Cutting metal used to mean saws, plasma cutters, or water jets. Then laser profiling came along and changed everything. But when does it make sense to use this technology over traditional methods? More importantly, when should you actually pick up the phone and hire someone to do it?
If your design looks like it came from a spirograph, lasers handle it brilliantly. Intricate patterns, tight curves, internal cutouts – the beam follows your CAD file exactly. Traditional cutting methods either can’t manage these shapes or take forever trying.
Lasers excel with sheet metal up to about 25mm thick, depending on material type. Beyond that, you’re pushing the technology’s limits. For steel laser cutting specifically, anything under 20mm is the sweet spot where you get speed, quality, and cost efficiency all working together.
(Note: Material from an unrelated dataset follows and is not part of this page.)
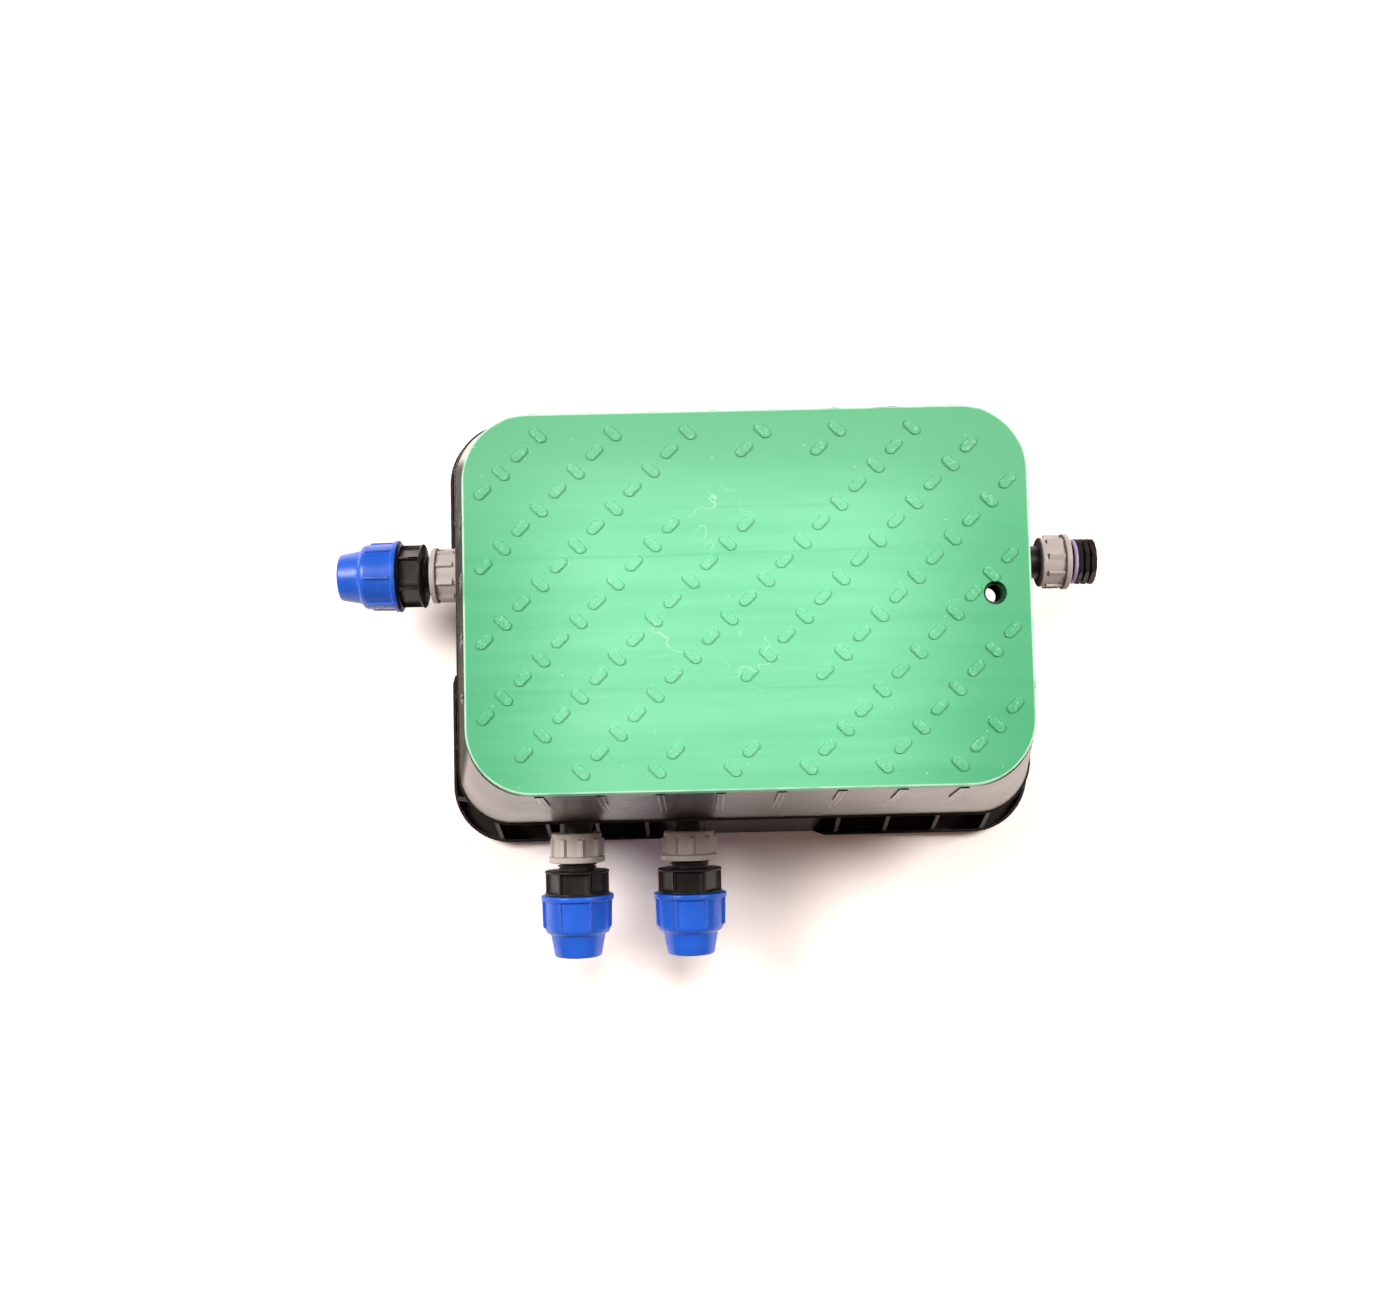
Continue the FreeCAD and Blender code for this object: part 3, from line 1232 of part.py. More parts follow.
def ring_seal(label, middle, section, x, y, z, rotation):
    """A round rubber ring about the local axis."""
    item = document.addObject("Part::Torus", label)
    item.Label = label
    item.setExpression("Radius1", bound(middle))
    item.setExpression("Radius2", bound(section))
    parts.append(item)
    return place(item, x, y, z, rotation)


def compression_fitting(name, x, y, rotation, reach_x, reach_y):
    adapter_body(f"adapter_{name}", x, y, rotation)
    compression_nut(f"compression_nut_{name}", x, y, rotation)
    grip_ring(f"grip_ring_{name}", x, y, rotation)
    packing_bush(f"packing_bush_{name}", x, y, rotation)
    seal = f"({BARREL_END} - seal_drop - seal_thickness / 2)"
    middle = "(barrel_diameter / 2 - barrel_wall - seal_thickness / 2)"
    ring_seal(f"pipe_seal_{name}", middle, "seal_thickness / 2 - pipe_clearance - bush_play",
              f"{x} + {reach_x} * {seal}", f"{y} + {reach_y} * {seal}", "pipe_height", rotation)


def end_plug():
    """The plug that closes the header: thread, ring groove and a grooved eight-sided head."""
    body = new_body("end_plug")
    head = f"({MALE_START} + {PLUG_THREAD} + plug_seal_section)"
    head_end = f"({head} + plug_head_length)"
    flat = "(plug_head_flats / 2)"
    side = "(plug_head_flats / 2 * (sqrt(2) - 1))"
    corner = "(plug_head_flats / 2 * sqrt(4 - 2 * sqrt(2)))"
    bore = f"({BORE} - plug_bore_set_in)"
    turn(body, [
        ("0", MALE_START), (f"({THREAD} - thread_chamfer)", MALE_START),
        (THREAD, f"{MALE_START} + thread_chamfer"),
        (THREAD, f"{head} + join_depth"), ("0", f"{head} + join_depth")])
    points = [(flat, f"-{side}"), (flat, side), (side, flat), (f"-{side}", flat),
              (f"-{flat}", side), (f"-{flat}", f"-{side}"), (f"-{side}", f"-{flat}"),
              (side, f"-{flat}")]
    pad(body, polygon(body, "XY_Plane", points, head), "plug_head_length")
    for i in range(2):
        middle = f"({head} + plug_groove_first + {i} * plug_groove_pitch)"
        bottom = f"({flat} - plug_groove_depth)"
        outside = f"({corner} + cut_past)"
        spread = f"(plug_groove_width / 2 * ({outside} - {bottom}) / plug_groove_depth)"
        turn(body, [
            (bottom, middle), (outside, f"{middle} - {spread} / 2"),
            (outside, f"{middle} + {spread} / 2")], "Groove")
    for level, way in ((head, 1), (head_end, -1)):
        edge = f"({corner} - plug_head_chamfer)"
        outside = f"({corner} + cut_past)"
        turn(body, [
            (edge, level), (outside, level),
            (outside, f"{level} + {way} * (plug_head_chamfer + cut_past)")], "Groove")
    turn(body, [
        ("0", f"{MALE_START} - cut_past"), (bore, f"{MALE_START} - cut_past"),
        (bore, f"{head} + plug_wall"), ("0", f"{head} + plug_wall")], "Groove")
    return place(body, PLUG_SEAT, "header_place", "pipe_height", turned(TO_RIGHT, PLUG_TURN))


def pipework():
    """Everything on the pipe line, from the inlet at the left to the plug at the right."""
    header, level = "header_place", "pipe_height"
    tee_x = ["outlet_first", "outlet_first + outlet_pitch"]
    inner_seat = f"({tee_x[0]} - tee_male_reach - washer_thickness)"
    middle_seat = f"({tee_x[0]} + tee_female_reach)"
    extension_seat = f"({tee_x[1]} + tee_female_reach)"
    branch_seat = f"({header} - tee_branch_reach)"
    valve_y = f"({branch_seat} - washer_thickness - valve_half_length)"
    valve_seat = f"({valve_y} - valve_half_length - washer_thickness)"
    seats = [
        ("inlet", INLET_SEAT, header, level, TO_LEFT),
        ("header", inner_seat, header, level, TO_RIGHT),
        ("middle", middle_seat, header, level, TO_RIGHT),
        ("extension", extension_seat, header, level, TO_RIGHT),
        ("plug", PLUG_SEAT, header, level, TO_RIGHT),
    ]
    for number, x in enumerate(tee_x, start=1):
        seats += [
            (f"valve_inlet_{number}", x, branch_seat, level, TO_FRONT),
            (f"valve_outlet_{number}", x, valve_seat, level, TO_BACK),
            (f"outlet_{number}", x, OUTLET_SEAT, level, TO_FRONT),
        ]
    for name, x, y, z, rotation in seats:
        angle = FRONT_NUT_TURN if rotation == TO_FRONT else SIDE_NUT_TURN
        swivel_nut(f"swivel_nut_{name}", x, y, z, turned(rotation, angle))
    union_washers([seat[1:] for seat in seats])
    for number, x in enumerate(tee_x, start=1):
        tee(f"manifold_tee_{number}", x)
        tube(f"outlet_tube_{number}", "0", f"{valve_seat} - {OUTLET_SEAT}", x, valve_seat, level,
             TO_FRONT)
        valve(number, x, valve_y)
        compression_fitting(f"outlet_{number}", x, OUTLET_SEAT, TO_FRONT, 0, -1)
    tube("inlet_tube", "0", f"{inner_seat} - {INLET_SEAT}", inner_seat, header, level, TO_LEFT)
    tube("extension_tube", "0", f"{PLUG_SEAT} - {extension_seat} - washer_thickness",
         f"{extension_seat} + washer_thickness", header, level, TO_RIGHT, male_start=True)
    compression_fitting("inlet", INLET_SEAT, header, TO_LEFT, -1, 0)
    end_plug()
    seal = f"({MALE_START} + {PLUG_THREAD} + plug_seal_section / 2)"
    ring_seal("plug_seal", f"({THREAD} + plug_seal_section / 2)", "plug_seal_section / 2 - seal_play",
              f"{PLUG_SEAT} + {seal}", header, level, TO_RIGHT)


def check_and_write():
    """Stop on any failed feature or bad shape, then write one file for each piece."""
    document.recompute()
    for item in document.Objects:
        if "Invalid" in item.State or "Error" in item.State:
            raise RuntimeError(f"{item.Label} failed: {item.State}")
    os.makedirs("parts", exist_ok=True)
    for item in parts:
        shape = item.Shape
        if shape.isNull() or not shape.isValid() or not shape.Solids:
            raise RuntimeError(f"{item.Label} has no valid solid")
        shape.exportStep(f"parts/{item.Label}.step")


def main():
    box_body()
    lid()
    pipework()
    check_and_write()


main()
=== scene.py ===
"""Looks of the irrigation valve box: studio, camera, materials and detailed turned pieces."""

import json
import math

import bmesh
import bpy
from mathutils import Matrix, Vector


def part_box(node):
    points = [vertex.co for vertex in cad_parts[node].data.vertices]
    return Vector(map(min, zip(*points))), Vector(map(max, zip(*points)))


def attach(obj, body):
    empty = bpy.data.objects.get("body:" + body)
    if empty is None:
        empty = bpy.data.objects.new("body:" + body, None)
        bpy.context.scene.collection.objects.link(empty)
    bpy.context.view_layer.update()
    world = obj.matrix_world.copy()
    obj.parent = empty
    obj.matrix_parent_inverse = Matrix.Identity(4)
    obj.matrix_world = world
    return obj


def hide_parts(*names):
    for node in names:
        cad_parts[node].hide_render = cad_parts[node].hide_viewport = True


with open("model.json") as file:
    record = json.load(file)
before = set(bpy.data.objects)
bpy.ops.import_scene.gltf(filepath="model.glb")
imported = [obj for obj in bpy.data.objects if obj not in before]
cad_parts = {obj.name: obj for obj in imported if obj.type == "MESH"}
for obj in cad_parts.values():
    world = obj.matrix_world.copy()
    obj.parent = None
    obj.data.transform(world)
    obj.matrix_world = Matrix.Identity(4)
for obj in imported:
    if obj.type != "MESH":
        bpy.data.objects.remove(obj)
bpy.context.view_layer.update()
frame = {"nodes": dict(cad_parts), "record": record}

MM = 0.001

# Camera, found from the stud lattice and the flange of the box
CAMERA_PLACE = (-0.04202, -0.10695, 1.38790)
CAMERA_TURN_DEG = (3.489, -0.174, -1.314)
CAMERA_SENSOR_MM = 36
CAMERA_LENS_MM = 36.93

# Studio: name, place, diameter and power of each lamp
LAMPS = (
    ("left", (-1.65, 0.66, 1.85), 1.00, 46.5),
    ("right", (1.65, 0.66, 1.85), 1.00, 44.0),
    ("top", (-0.10, 0.90, 3.00), 0.80, 9.0),
)
LAMP_COLOUR = (1.0, 0.99, 0.98)
AMBIENT_COLOUR = (1.0, 0.68, 0.50, 1.0)
AMBIENT_LEVEL = 0.13
BACKGROUND = (1.0, 1.0, 1.0, 1.0)

# Floor: its colour to the object and to the camera, a patch of painted light that glows under the
# bolt hole, and the distances between which it goes over into plain white
FLOOR_HALF = 6.0
FLOOR_COLOUR = (0.80, 0.79, 0.78, 1.0)
FLOOR_SEEN = (1.77, 1.62, 1.52, 1.0)
FLOOR_GLOW = (1.0, 0.98, 0.96, 1.0)
FLOOR_UNDER_BOLT_HOLE = (0.250, 0.030, 0.0)
FLOOR_GLOW_SPOT = (0.045, 0.030)
FLOOR_FAR = (1.0, 2.0)

# Male pipe threads of 1 inch, where they show between a nut and the next shoulder
THREAD_PITCH = 2.309 * MM
THREAD_STEPS = 64
THREAD_SECTION = ((-0.46, -0.1), (-0.12, 1.0), (0.12, 1.0), (0.46, -0.1))
THREAD_RISES_PER_TURN = 3
THREAD_ROOT = 15.6 * MM
THREAD_RISE = 1.75 * MM
THREAD_SHOWING = 6.9 * MM
PLUG_THREAD_ROOT = 16.55 * MM
PLUG_THREAD_RISE = 0.80 * MM
PLUG_THREAD_SHOWING = 3.5 * MM

# Turned pieces, in mm: each ring's place from the mouth of the grey nut and its radius.
# A profile gives each angle of one sector, in degrees, and the share of the rise there.
GRIP_COUNT = 9
GRIP_RISE = 2.3
GRIP_SUNK = -1.1
GRIPS = ((-12.5, 0.0), (-9.0, 0.32), (-5.0, 0.66), (-1.2, 0.97), (0.0, 1.0), (1.2, -0.22),
         (2.6, -0.22), (4.0, 0.0), (10.0, 0.0), (16.0, 0.0), (22.0, 0.0))
BARREL = 22.3
GREY_START = ((-26.0, 20.6), (-25.6, 21.6), (-24.6, 22.3), (-21.9, 22.3))
GREY_RIBBED = ((-21.3, GRIP_SUNK), (-20.7, GRIP_SUNK), (-20.3, GRIP_RISE), (-5.9, GRIP_RISE))
GREY_END = ((-5.5, 21.9), (-5.0, 21.9), (-4.9, 24.5), (-4.4, 25.0), (-0.7, 25.0), (0.0, 24.4),
            (0.0, 17.3), (-0.6, 16.75), (-25.0, 16.75), (-25.0, 14.85), (-26.0, 14.85))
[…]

Some parts get welded or painted, so a rough edge doesn’t matter. But if you’re making brackets that need to slot together precisely, or panels that’ll be visible on a finished product, laser-cut edges save hours of deburring and finishing work.
Ordered five parts this month, fifty next month, then nothing for three months? Lasers don’t care. There’s minimal setup compared to stamping dies or dedicated tooling. You pay for machine time and material, not for expensive setup that only makes sense at high volumes.
Traditional cutting might need jigs, fixtures, or programming that takes days. Laser cutting services can often turn jobs around in 48 hours because they’re working directly from your digital files. Faster doesn’t always mean better, but when you’re in a bind, it’s a lifesaver.
Testing a design before ordering thousands? Lasers let you make one piece just to see if your concept actually works. Modify the file, cut another version, iterate until it’s right. Much cheaper than discovering problems after you’ve committed to expensive tooling.
Plasma cutting pumps serious heat into material, causing warping. Lasers concentrate energy in a tiny spot with minimal heat-affected zones. Thinner materials especially benefit from this precision.
Modern fibre lasers handle brass, copper, and aluminium without the dramas older CO2 lasers had. If you’re working with these materials, current laser technology makes the job straightforward.
Laser profiling suits projects where precision, flexibility, and clean edges matter more than raw cutting speed through thick plate. It’s not the answer for everything, but when the job fits the technology’s strengths, nothing else comes close. Check your specs against these scenarios and you’ll know whether it’s worth the call.